According to a recent study by the Institute for International Education, Union was eleventh among U.S. colleges in the number of students who studied abroad during 1994-1995.
Union had 241 students — about twelve percent of its enrollment — study abroad during the years, the period studied by the institute. The College sent 280 of its students in terms abroad during 1995-1996, according to William Thomas, director of international programs.
More than half of all Union students — fifty-six percent — study overseas by the time they graduate. The percentage has grown from about forty-five percent five years ago, due in large part to an expansion in offerings, according to Thomas. The College has added eight programs of study abroad since 1994 and now has resident-study terms abroad in Brazil, China, England, France, Israel, Italy, Kenya, Japan, Costa Rica, Greece, Spain, Mexico, Barbados, Austria, and Germany. The College also has exchange programs in Germany, Japan, Switzerland, Bulgaria, the Czech Republic, Korea, Poland, Puerto Rico, Barbados, and India.
Study abroad is becoming more popular at most American colleges, which Thomas attributes to an emphasis on the increasingly interconnected world. “The reason so many students want to go is simply the times,” he says.
Kelly Nadeau studied in Rennes, France, and enjoyed it so much that she wants to work in France for a year after graduation.
“By my junior year I wanted something different,” she says. “Once I got to France, I fell in love with it.”
Deb Loffredo also wanted a different experience — “something you can't learn in a classroom or a textbook,” she says — and she went to Florence, Italy, in the fall. There, she learned about art in museums.
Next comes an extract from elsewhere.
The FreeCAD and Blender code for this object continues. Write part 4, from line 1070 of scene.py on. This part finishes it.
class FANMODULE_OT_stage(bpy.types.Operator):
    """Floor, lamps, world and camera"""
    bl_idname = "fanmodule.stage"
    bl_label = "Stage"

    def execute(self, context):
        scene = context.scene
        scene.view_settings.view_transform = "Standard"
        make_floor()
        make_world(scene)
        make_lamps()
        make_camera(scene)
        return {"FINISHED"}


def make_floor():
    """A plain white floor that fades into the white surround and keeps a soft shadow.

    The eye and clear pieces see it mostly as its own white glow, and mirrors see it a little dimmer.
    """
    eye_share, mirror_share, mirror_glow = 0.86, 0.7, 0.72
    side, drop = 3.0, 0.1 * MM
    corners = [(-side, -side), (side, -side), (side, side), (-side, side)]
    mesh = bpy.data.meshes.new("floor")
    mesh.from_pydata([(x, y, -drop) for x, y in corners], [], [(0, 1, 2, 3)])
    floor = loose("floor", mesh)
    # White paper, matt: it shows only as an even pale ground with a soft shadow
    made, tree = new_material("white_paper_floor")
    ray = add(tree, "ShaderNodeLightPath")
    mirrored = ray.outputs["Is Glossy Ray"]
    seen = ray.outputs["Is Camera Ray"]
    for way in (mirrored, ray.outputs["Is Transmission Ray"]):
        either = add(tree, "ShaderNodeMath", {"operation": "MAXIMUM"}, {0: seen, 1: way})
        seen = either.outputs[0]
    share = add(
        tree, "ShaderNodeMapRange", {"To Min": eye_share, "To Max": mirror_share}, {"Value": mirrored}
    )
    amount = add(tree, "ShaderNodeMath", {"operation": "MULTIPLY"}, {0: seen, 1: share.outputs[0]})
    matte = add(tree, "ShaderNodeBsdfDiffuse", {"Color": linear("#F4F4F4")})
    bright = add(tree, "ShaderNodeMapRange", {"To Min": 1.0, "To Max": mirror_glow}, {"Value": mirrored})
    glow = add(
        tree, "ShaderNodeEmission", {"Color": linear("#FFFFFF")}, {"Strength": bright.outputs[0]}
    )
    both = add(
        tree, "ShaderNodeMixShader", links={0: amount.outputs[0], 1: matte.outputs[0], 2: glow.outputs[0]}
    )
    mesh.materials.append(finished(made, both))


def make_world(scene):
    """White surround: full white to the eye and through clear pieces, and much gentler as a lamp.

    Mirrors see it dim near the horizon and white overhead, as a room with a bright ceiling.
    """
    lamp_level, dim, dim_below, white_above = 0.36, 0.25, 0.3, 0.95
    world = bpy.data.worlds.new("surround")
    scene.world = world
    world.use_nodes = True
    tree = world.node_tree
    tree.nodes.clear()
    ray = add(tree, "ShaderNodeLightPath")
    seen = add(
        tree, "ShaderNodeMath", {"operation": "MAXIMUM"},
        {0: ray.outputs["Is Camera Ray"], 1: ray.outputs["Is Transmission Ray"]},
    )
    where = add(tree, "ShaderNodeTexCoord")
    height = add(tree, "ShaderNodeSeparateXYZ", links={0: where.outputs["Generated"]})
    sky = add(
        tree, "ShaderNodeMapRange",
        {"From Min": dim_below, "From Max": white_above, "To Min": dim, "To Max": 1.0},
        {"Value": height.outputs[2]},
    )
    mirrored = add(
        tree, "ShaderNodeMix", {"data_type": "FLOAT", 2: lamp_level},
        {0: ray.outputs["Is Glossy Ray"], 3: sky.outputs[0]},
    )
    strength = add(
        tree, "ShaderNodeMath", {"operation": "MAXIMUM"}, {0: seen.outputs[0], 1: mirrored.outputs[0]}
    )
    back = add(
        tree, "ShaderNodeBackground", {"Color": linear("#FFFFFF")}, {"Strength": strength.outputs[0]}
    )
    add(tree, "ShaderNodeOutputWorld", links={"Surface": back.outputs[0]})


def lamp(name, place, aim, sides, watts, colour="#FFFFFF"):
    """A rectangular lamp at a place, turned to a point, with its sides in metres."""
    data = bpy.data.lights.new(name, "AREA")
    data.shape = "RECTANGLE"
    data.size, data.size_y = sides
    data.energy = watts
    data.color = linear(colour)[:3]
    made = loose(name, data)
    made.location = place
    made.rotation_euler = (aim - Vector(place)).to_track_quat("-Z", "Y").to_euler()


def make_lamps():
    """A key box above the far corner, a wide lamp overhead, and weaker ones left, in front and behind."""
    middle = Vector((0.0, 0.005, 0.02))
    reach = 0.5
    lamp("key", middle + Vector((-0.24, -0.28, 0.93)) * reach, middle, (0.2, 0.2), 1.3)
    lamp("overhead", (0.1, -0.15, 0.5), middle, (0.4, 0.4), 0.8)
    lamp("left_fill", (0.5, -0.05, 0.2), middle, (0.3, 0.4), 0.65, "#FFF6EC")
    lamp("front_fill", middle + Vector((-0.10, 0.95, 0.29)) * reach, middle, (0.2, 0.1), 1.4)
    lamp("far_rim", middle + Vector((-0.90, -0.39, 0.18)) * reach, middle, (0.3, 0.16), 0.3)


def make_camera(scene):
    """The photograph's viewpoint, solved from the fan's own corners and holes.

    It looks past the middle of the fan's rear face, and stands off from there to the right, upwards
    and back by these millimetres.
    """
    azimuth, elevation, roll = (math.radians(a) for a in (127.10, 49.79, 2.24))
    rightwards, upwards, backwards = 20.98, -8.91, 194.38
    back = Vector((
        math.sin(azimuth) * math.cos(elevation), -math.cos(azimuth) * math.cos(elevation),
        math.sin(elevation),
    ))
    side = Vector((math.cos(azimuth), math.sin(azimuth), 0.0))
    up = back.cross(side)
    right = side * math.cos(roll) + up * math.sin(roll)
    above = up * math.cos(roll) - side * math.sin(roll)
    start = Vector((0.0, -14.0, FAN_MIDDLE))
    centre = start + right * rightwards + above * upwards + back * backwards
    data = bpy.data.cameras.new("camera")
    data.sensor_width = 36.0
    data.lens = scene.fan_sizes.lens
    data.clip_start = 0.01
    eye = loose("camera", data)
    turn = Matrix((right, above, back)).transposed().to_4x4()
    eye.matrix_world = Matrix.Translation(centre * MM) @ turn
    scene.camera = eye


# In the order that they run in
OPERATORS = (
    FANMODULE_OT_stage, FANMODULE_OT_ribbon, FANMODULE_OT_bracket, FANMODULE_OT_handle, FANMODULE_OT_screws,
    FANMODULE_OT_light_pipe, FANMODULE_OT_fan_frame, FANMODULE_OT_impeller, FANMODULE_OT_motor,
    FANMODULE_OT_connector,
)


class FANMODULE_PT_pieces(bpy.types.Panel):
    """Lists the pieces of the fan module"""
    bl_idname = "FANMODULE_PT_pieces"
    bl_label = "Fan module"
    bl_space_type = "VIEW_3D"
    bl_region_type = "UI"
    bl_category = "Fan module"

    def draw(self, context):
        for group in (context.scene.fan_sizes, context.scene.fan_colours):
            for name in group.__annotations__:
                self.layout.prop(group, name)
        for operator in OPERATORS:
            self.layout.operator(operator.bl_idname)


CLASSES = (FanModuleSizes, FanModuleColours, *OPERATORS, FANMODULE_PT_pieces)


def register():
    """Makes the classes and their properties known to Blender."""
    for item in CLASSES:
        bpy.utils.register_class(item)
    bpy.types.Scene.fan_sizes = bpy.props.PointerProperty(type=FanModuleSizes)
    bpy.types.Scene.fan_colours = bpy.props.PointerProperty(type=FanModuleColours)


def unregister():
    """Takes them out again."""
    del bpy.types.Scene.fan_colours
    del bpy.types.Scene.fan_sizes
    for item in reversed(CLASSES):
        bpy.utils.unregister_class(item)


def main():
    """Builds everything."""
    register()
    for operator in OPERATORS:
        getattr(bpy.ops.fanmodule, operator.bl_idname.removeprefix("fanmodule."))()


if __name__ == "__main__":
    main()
“Our art history professor would say, 'Meet us at such and such museum at such and such time,' and we'd study the work right here,” she says. “You really learn to appreciate art when you're standing right in front of it.”
According to Michael Bullen, his term in Kenya was “spectacular.”
“It was a real cultural slap in the face,” he says, especially the ten days he spent living with a Kenyan family in a rural village. Overcome by the sense of generosity there, Bullen was amazed at the sense of communalism so different from American capitalism.
All three students say that they learned not only about the world but also about themselves. “I think it helped me to grow up and become more independent,” Loffredo says.
Increasingly, students are looking for this kind of experience and want to learn about different parts of the world, Thomas says. But it's the students' enthusiasm about their abroad experiences that causes others to apply. “It's really word-of-mouth promotion,” he says.
Union's three-term system gives more students an opportunity to study abroad than colleges with longer terms, according to Thomas. “Students are using up one-twelfth of their college career versus one-eighth in a semester system,” he says.
In the past, engineering students found it difficult to study abroad because of their course schedules, but new programs in Poland, the Czech Republic, and India offer courses in engineering at engineering schools. Union students now can receive credit for engineering courses even though they are taught in a foreign country.